Data provided –

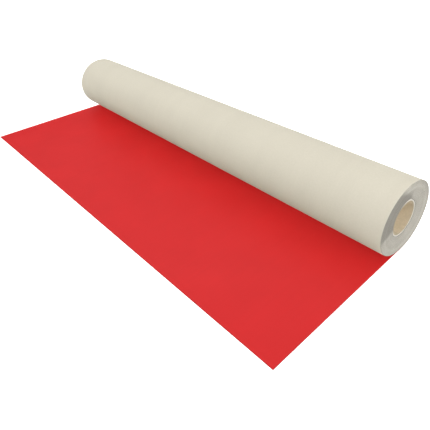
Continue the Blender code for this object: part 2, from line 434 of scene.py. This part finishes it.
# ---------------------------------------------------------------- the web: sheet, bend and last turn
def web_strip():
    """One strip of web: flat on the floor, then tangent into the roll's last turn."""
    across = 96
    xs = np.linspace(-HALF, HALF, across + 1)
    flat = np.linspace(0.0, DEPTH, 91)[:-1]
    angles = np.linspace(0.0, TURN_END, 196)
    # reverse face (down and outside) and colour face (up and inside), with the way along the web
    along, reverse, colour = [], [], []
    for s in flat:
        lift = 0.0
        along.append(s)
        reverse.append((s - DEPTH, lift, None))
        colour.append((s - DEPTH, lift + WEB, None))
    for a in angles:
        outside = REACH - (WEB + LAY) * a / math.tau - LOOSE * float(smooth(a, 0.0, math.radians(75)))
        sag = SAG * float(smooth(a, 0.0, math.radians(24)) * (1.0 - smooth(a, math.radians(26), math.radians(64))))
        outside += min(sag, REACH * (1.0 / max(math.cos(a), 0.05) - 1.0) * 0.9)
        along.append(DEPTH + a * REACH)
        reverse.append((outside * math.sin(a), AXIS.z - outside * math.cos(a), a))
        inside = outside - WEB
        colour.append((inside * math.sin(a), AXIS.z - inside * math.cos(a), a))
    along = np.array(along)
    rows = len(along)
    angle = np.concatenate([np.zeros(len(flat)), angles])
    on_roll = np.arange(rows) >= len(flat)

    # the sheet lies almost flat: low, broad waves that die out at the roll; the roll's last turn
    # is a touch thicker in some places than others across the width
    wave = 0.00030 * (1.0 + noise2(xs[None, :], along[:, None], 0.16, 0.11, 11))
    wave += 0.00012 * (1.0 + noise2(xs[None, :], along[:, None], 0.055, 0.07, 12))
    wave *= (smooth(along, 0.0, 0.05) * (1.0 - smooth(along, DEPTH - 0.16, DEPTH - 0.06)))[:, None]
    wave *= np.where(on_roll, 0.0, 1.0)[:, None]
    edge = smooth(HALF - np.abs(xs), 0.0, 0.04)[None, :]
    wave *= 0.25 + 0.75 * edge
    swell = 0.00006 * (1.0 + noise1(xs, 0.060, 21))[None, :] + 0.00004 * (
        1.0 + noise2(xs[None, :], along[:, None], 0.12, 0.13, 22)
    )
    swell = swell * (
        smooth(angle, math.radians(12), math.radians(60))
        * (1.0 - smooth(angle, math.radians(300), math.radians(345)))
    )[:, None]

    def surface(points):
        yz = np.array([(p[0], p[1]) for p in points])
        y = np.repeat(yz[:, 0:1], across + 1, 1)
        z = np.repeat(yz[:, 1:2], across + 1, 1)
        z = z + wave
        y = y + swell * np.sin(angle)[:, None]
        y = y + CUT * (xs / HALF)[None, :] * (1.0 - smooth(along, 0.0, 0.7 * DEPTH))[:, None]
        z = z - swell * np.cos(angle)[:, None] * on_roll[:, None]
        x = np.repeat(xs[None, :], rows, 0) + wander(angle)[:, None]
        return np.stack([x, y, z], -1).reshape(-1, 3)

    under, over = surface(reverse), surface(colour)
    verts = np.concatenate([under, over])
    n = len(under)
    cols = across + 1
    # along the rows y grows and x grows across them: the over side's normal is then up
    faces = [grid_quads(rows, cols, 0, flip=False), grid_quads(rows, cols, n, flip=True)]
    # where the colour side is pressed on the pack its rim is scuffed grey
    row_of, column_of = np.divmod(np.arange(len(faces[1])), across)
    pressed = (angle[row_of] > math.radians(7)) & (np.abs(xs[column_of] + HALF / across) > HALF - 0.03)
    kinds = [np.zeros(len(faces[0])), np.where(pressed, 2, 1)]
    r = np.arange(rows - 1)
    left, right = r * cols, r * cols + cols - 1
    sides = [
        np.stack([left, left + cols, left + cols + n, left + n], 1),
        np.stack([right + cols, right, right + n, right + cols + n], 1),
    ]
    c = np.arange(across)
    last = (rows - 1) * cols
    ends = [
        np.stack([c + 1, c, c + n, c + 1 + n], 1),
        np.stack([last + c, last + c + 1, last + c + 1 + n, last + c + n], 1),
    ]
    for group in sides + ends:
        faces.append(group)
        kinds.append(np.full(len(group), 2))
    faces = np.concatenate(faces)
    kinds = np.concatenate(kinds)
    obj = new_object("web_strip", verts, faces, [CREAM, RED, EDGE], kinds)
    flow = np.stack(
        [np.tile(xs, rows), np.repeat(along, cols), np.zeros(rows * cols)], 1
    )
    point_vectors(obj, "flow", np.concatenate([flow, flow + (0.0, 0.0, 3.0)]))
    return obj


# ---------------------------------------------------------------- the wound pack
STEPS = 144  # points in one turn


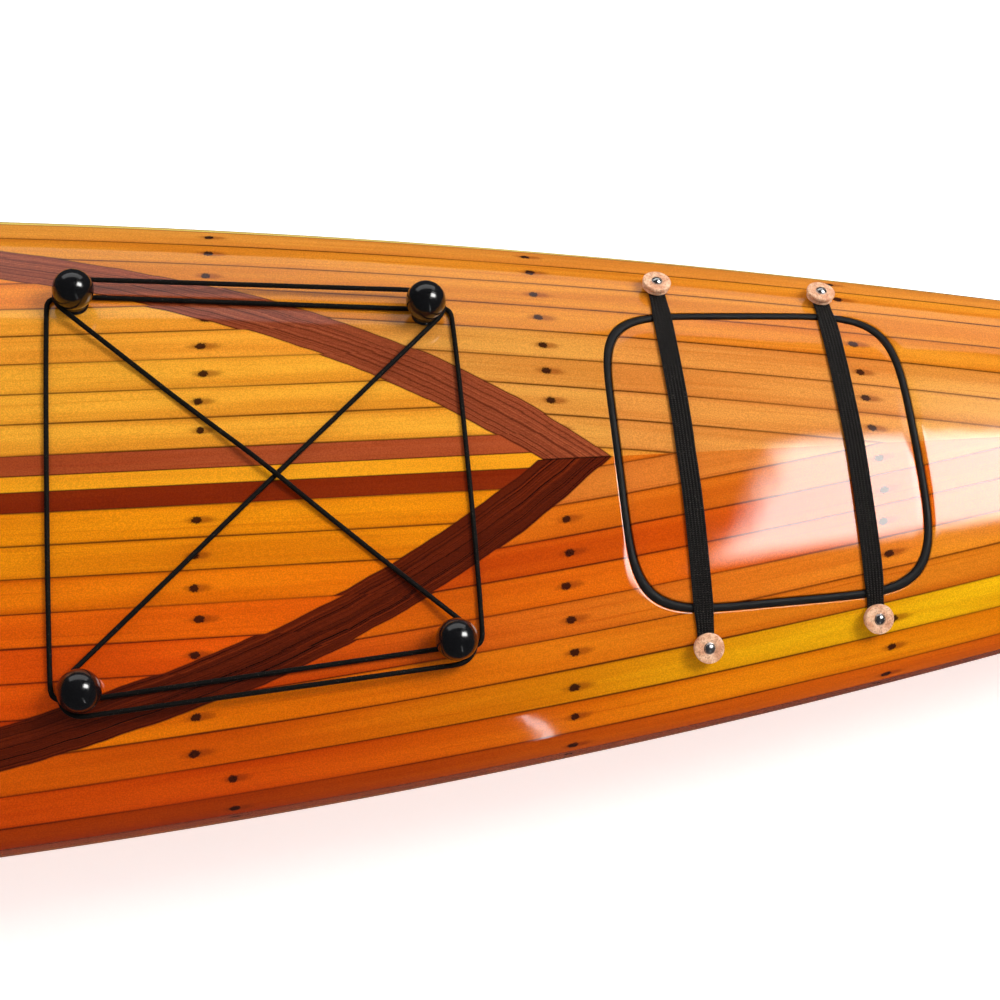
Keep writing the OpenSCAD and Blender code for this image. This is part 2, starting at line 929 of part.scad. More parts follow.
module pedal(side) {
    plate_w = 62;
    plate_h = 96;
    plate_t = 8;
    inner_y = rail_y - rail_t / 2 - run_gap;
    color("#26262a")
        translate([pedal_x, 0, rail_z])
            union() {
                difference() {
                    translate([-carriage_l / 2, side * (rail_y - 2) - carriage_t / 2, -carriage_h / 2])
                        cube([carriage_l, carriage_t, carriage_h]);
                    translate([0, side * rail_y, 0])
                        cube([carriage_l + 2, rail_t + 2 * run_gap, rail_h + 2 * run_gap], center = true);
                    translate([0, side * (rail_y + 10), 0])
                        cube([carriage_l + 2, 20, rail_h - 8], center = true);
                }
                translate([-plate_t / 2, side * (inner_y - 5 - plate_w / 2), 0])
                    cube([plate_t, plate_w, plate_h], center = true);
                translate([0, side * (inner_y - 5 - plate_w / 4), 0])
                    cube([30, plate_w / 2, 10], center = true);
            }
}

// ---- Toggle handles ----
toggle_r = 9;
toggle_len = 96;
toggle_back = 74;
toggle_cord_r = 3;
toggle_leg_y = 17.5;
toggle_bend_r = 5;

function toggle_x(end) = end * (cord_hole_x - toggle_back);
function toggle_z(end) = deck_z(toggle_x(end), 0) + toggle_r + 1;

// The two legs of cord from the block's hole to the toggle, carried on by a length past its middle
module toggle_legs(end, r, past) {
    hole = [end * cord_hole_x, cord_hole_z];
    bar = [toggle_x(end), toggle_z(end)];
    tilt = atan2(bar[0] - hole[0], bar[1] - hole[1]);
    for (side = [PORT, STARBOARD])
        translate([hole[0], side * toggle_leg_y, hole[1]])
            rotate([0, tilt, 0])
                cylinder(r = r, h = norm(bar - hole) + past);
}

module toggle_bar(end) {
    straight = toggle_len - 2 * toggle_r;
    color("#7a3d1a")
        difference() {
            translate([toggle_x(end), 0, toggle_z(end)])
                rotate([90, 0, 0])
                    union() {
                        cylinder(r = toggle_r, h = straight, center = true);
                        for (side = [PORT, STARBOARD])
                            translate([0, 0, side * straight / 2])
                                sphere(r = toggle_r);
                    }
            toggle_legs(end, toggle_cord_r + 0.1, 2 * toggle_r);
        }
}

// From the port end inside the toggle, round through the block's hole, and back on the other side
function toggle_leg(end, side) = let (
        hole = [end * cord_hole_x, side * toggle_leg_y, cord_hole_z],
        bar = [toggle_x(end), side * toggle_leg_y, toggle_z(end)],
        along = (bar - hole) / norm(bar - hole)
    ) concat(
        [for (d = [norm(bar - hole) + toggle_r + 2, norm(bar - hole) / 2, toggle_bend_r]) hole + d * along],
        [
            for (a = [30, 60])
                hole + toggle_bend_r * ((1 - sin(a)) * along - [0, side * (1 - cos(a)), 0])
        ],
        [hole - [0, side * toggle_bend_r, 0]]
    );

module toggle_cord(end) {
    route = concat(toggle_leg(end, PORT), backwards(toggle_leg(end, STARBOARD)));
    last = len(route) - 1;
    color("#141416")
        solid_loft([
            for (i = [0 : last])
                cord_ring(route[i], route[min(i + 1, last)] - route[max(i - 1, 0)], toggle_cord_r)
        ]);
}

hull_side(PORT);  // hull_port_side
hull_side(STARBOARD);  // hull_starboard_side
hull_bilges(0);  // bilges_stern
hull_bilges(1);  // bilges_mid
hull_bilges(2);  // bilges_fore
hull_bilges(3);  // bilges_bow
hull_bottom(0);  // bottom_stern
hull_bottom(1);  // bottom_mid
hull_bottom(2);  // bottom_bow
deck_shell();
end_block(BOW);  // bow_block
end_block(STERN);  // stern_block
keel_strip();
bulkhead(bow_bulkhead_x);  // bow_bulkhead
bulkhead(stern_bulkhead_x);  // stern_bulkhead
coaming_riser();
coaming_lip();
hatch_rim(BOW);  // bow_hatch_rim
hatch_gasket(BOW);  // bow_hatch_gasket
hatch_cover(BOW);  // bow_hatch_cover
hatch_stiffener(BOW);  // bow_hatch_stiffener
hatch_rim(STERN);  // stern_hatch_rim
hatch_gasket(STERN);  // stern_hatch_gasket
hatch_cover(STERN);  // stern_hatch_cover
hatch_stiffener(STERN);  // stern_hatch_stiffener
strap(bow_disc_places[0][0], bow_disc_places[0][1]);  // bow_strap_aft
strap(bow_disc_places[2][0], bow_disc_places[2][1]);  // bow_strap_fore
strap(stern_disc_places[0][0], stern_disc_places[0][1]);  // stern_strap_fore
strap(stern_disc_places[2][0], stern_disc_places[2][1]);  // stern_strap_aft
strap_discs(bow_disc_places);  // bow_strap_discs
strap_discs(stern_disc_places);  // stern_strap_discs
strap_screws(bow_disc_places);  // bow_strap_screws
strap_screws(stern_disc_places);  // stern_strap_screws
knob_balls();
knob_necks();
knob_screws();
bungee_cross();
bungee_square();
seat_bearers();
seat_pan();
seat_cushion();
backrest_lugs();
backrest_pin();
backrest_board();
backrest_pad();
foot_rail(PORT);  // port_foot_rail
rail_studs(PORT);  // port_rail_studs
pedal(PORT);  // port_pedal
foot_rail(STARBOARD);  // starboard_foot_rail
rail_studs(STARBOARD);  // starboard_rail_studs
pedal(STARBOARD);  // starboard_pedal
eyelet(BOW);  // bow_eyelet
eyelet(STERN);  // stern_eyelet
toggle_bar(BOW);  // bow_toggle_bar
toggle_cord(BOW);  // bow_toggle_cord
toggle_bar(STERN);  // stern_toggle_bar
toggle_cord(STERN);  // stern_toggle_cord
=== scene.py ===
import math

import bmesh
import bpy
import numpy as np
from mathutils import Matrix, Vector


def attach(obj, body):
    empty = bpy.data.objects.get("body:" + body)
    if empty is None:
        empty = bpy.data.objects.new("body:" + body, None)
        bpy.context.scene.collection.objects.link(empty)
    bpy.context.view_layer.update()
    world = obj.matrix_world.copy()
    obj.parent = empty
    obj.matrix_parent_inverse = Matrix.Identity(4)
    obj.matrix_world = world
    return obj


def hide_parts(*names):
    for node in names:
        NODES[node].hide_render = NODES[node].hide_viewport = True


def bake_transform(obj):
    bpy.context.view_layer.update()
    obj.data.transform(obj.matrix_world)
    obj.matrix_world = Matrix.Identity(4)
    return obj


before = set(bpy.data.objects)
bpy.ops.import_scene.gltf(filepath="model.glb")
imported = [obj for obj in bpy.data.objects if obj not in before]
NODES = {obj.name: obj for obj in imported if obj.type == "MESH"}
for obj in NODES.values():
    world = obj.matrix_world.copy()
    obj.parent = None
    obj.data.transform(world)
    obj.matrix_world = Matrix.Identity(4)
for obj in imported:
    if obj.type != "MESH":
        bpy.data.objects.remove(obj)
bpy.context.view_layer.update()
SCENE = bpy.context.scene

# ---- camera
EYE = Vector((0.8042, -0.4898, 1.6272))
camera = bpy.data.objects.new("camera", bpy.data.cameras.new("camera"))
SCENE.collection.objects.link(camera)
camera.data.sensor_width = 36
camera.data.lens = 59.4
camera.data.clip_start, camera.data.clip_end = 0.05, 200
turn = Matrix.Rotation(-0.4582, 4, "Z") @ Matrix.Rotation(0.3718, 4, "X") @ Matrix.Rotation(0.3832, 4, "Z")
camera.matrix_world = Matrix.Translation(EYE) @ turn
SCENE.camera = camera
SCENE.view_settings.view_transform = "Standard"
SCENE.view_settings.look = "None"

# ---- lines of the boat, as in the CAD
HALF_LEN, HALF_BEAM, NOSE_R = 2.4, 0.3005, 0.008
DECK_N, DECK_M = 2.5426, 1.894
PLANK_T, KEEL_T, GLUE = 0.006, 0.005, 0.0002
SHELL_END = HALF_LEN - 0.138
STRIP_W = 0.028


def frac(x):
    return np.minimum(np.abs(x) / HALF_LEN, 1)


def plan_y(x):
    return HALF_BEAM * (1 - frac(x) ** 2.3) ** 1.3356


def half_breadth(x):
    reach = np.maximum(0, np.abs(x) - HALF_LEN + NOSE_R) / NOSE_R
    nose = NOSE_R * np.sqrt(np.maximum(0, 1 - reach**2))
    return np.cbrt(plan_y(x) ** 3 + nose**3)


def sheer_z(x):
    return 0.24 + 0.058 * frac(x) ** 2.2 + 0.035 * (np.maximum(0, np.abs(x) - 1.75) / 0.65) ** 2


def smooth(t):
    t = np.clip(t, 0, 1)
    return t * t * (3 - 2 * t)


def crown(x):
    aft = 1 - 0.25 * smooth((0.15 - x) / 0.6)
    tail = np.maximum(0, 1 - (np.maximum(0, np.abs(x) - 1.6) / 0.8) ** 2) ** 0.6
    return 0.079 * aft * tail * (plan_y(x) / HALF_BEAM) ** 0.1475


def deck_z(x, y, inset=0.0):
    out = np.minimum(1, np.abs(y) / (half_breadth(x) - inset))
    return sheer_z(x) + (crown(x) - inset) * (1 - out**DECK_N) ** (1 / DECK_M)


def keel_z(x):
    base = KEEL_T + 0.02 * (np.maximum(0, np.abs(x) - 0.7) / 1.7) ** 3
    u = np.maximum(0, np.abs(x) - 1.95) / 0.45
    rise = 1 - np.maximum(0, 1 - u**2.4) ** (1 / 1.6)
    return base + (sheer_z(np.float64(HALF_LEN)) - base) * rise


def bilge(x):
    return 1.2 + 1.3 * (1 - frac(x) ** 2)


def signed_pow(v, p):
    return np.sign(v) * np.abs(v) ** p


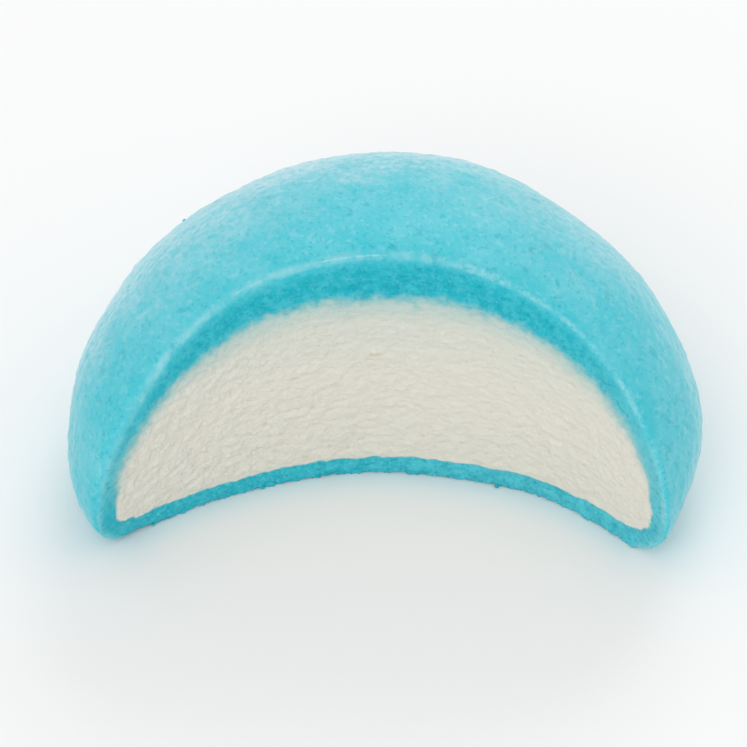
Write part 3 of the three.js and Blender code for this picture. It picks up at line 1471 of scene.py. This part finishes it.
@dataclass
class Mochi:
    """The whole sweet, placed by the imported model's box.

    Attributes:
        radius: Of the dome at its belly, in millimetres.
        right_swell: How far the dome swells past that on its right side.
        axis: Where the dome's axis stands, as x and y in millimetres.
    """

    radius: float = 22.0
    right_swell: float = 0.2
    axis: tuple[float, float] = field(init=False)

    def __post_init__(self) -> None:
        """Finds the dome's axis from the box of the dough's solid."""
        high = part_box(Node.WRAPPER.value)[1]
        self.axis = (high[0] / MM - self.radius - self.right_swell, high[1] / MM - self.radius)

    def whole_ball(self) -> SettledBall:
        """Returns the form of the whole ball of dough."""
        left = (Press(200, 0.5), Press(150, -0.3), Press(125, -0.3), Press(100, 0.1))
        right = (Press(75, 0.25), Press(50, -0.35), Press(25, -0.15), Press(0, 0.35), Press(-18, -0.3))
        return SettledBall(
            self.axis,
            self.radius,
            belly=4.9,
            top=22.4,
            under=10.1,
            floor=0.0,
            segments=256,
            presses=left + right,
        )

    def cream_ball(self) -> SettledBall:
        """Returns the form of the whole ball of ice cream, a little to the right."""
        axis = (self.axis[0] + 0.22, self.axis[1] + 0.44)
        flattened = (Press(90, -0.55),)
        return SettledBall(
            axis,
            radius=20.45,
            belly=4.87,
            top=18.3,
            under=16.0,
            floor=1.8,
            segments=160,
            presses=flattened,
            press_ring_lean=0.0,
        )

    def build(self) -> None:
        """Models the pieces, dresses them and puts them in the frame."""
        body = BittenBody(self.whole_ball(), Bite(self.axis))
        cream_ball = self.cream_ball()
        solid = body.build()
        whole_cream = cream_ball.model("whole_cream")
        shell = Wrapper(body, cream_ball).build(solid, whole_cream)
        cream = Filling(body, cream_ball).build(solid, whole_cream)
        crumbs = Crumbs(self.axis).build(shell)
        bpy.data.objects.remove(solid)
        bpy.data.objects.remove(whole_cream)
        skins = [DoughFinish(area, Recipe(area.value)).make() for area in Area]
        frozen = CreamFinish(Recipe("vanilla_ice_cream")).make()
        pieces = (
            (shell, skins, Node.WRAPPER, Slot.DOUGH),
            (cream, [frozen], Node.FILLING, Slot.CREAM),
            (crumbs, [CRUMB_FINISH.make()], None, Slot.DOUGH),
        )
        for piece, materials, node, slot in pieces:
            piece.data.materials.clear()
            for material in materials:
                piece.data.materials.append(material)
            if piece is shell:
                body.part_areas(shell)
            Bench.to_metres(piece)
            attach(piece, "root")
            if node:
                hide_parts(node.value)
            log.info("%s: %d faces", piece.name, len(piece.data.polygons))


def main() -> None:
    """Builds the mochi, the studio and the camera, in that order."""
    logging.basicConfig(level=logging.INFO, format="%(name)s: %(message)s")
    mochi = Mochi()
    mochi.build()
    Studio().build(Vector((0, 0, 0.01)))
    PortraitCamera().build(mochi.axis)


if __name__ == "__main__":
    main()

Exercise –
Retype exactly the lines above, from the one with "Write part 3" through the one with "dome's axis from", inclusive.

Finished answer –
Write part 3 of the three.js and Blender code for this picture. It picks up at line 1471 of scene.py. This part finishes it.
@dataclass
class Mochi:
    """The whole sweet, placed by the imported model's box.

    Attributes:
        radius: Of the dome at its belly, in millimetres.
        right_swell: How far the dome swells past that on its right side.
        axis: Where the dome's axis stands, as x and y in millimetres.
    """

    radius: float = 22.0
    right_swell: float = 0.2
    axis: tuple[float, float] = field(init=False)

    def __post_init__(self) -> None:
        """Finds the dome's axis from the box of the dough's solid."""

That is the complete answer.